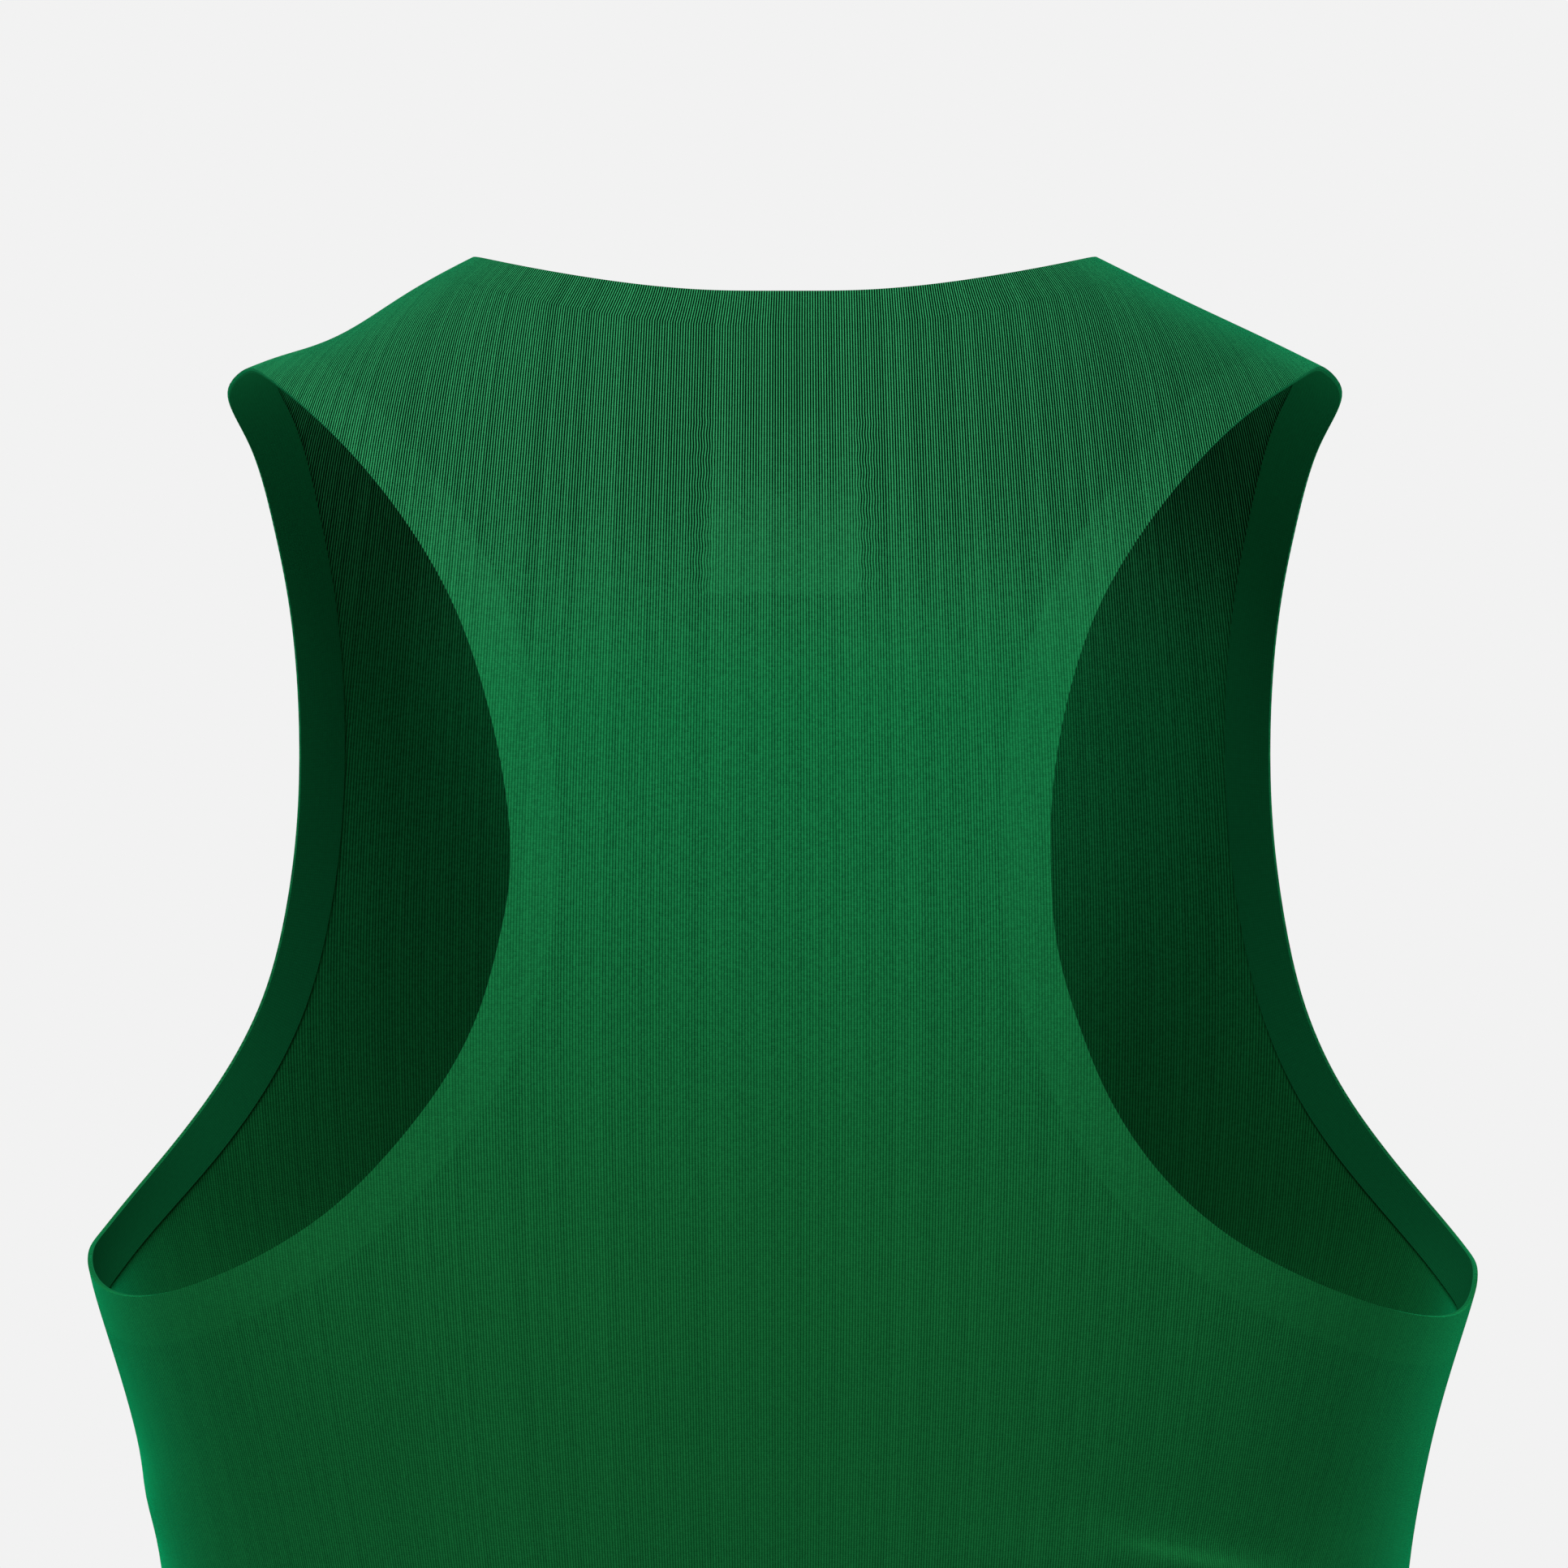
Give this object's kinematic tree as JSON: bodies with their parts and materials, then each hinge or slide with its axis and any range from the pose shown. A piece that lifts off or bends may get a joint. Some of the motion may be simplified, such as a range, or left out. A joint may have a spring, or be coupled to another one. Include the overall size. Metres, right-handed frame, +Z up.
{
  "type": "tank top",
  "caption": "Close-fitting sleeveless sports top with a racerback, raw bonded edges and faint facing strips inside the neck and armholes, in its worn hollow form.",
  "frame": {"origin": "middle of the neck opening, at the height where the neck edge crosses the shoulders, on the line between the shoulders", "axes": "+Z up, -Y towards the wearer's front and +Y towards the back, +X towards the wearer's left"},
  "size_m": [0.3377, 0.2303, 0.68],
  "materials": {
    "cloth": "fine ribbed knit, satin sheen",
    "facing": "smooth bonded knit, matt"
  },
  "bodies": {
    "root": {"back_panel": "cloth", "front_panel": "cloth", "neck_tape": "facing", "armhole_tape_left": "facing", "armhole_tape_right": "facing"}
  },
  "joints": []
}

####

GIVEN PROBLEM: Copy out every line of the data above, exactly as given.

SOLUTION TO THE PROBLEM:
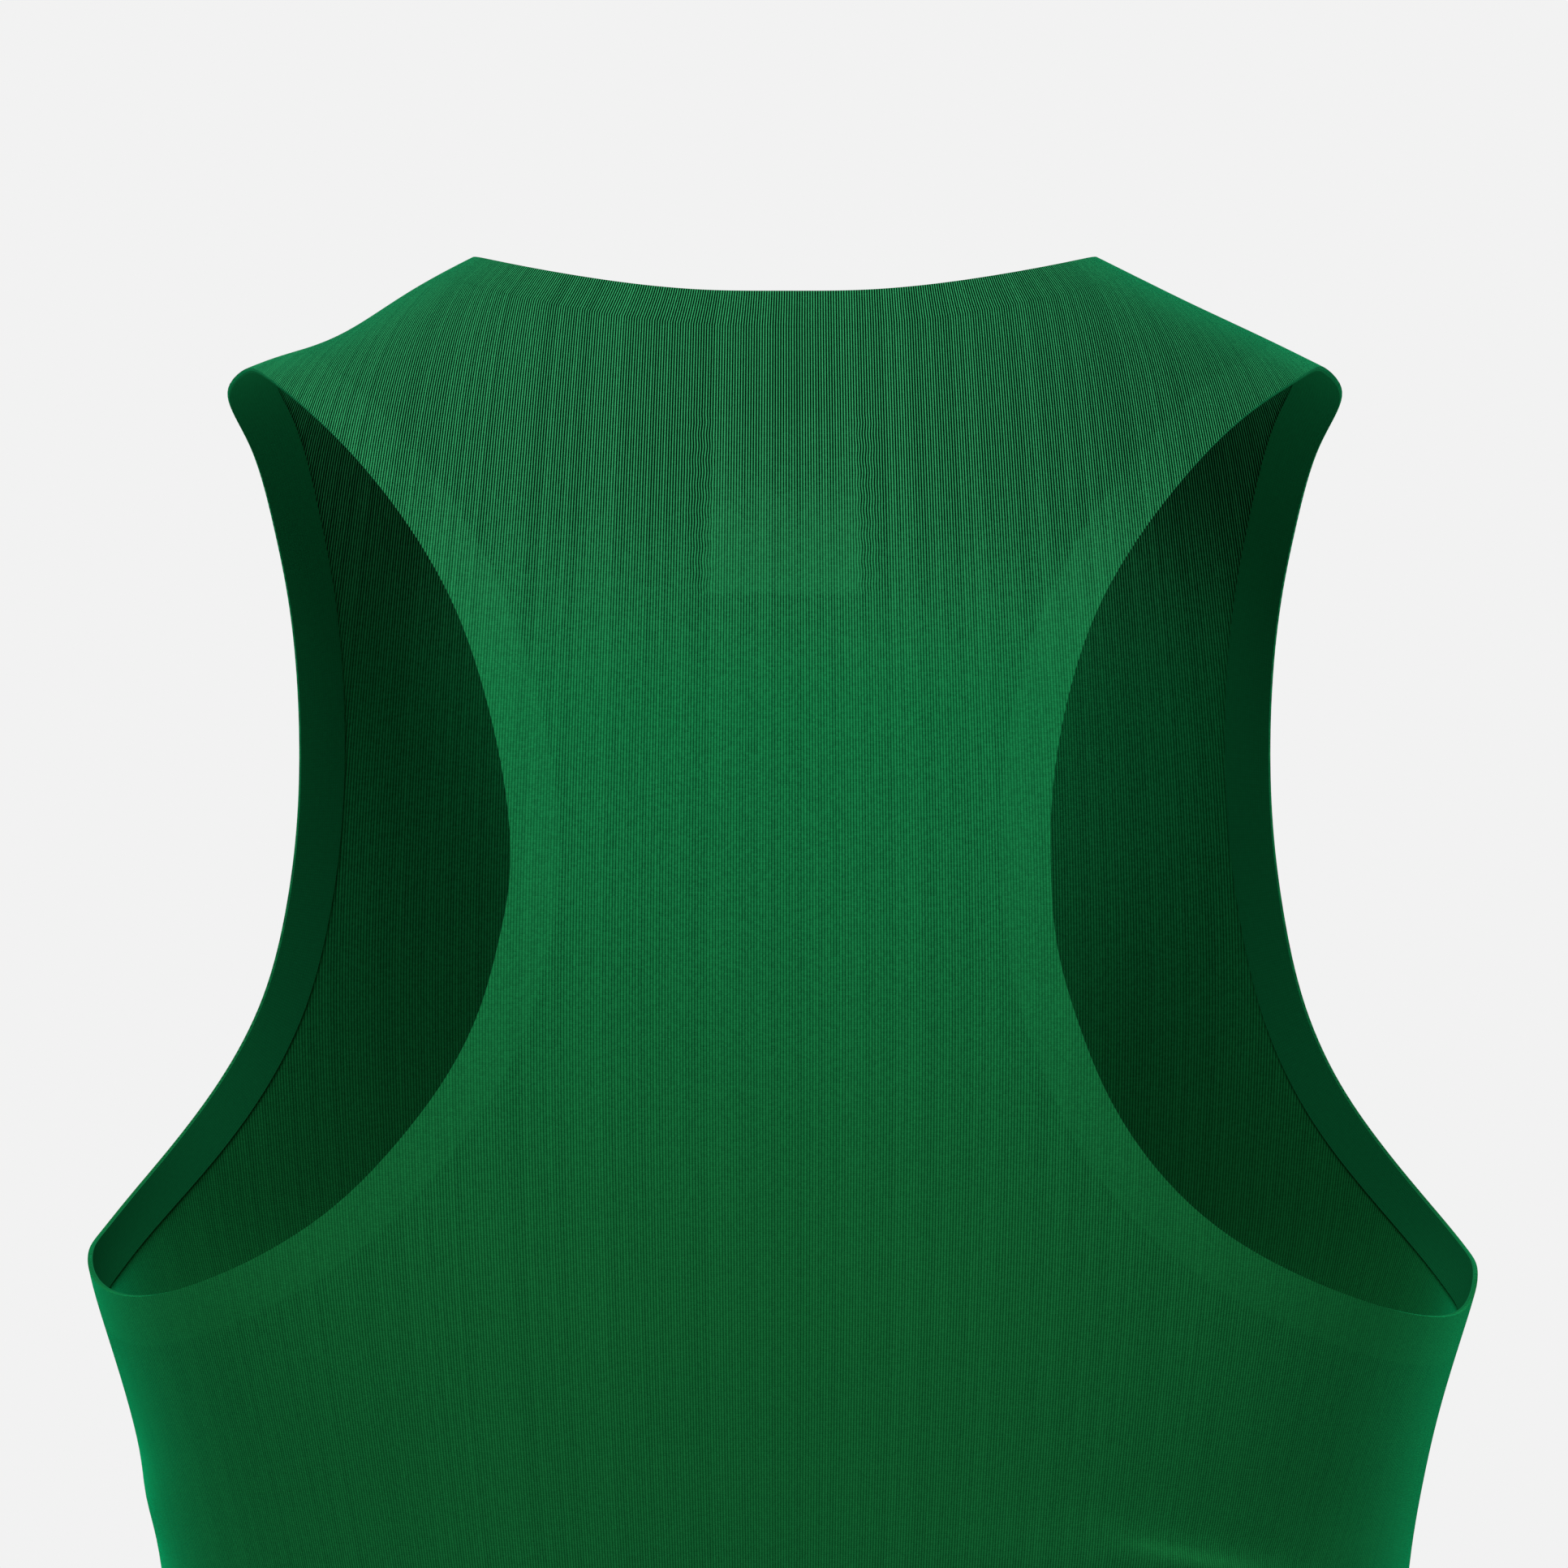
Give this object's kinematic tree as JSON: bodies with their parts and materials, then each hinge or slide with its axis and any range from the pose shown. A piece that lifts off or bends may get a joint. Some of the motion may be simplified, such as a range, or left out. A joint may have a spring, or be coupled to another one. Include the overall size. Metres, right-handed frame, +Z up.
{
  "type": "tank top",
  "caption": "Close-fitting sleeveless sports top with a racerback, raw bonded edges and faint facing strips inside the neck and armholes, in its worn hollow form.",
  "frame": {"origin": "middle of the neck opening, at the height where the neck edge crosses the shoulders, on the line between the shoulders", "axes": "+Z up, -Y towards the wearer's front and +Y towards the back, +X towards the wearer's left"},
  "size_m": [0.3377, 0.2303, 0.68],
  "materials": {
    "cloth": "fine ribbed knit, satin sheen",
    "facing": "smooth bonded knit, matt"
  },
  "bodies": {
    "root": {"back_panel": "cloth", "front_panel": "cloth", "neck_tape": "facing", "armhole_tape_left": "facing", "armhole_tape_right": "facing"}
  },
  "joints": []
}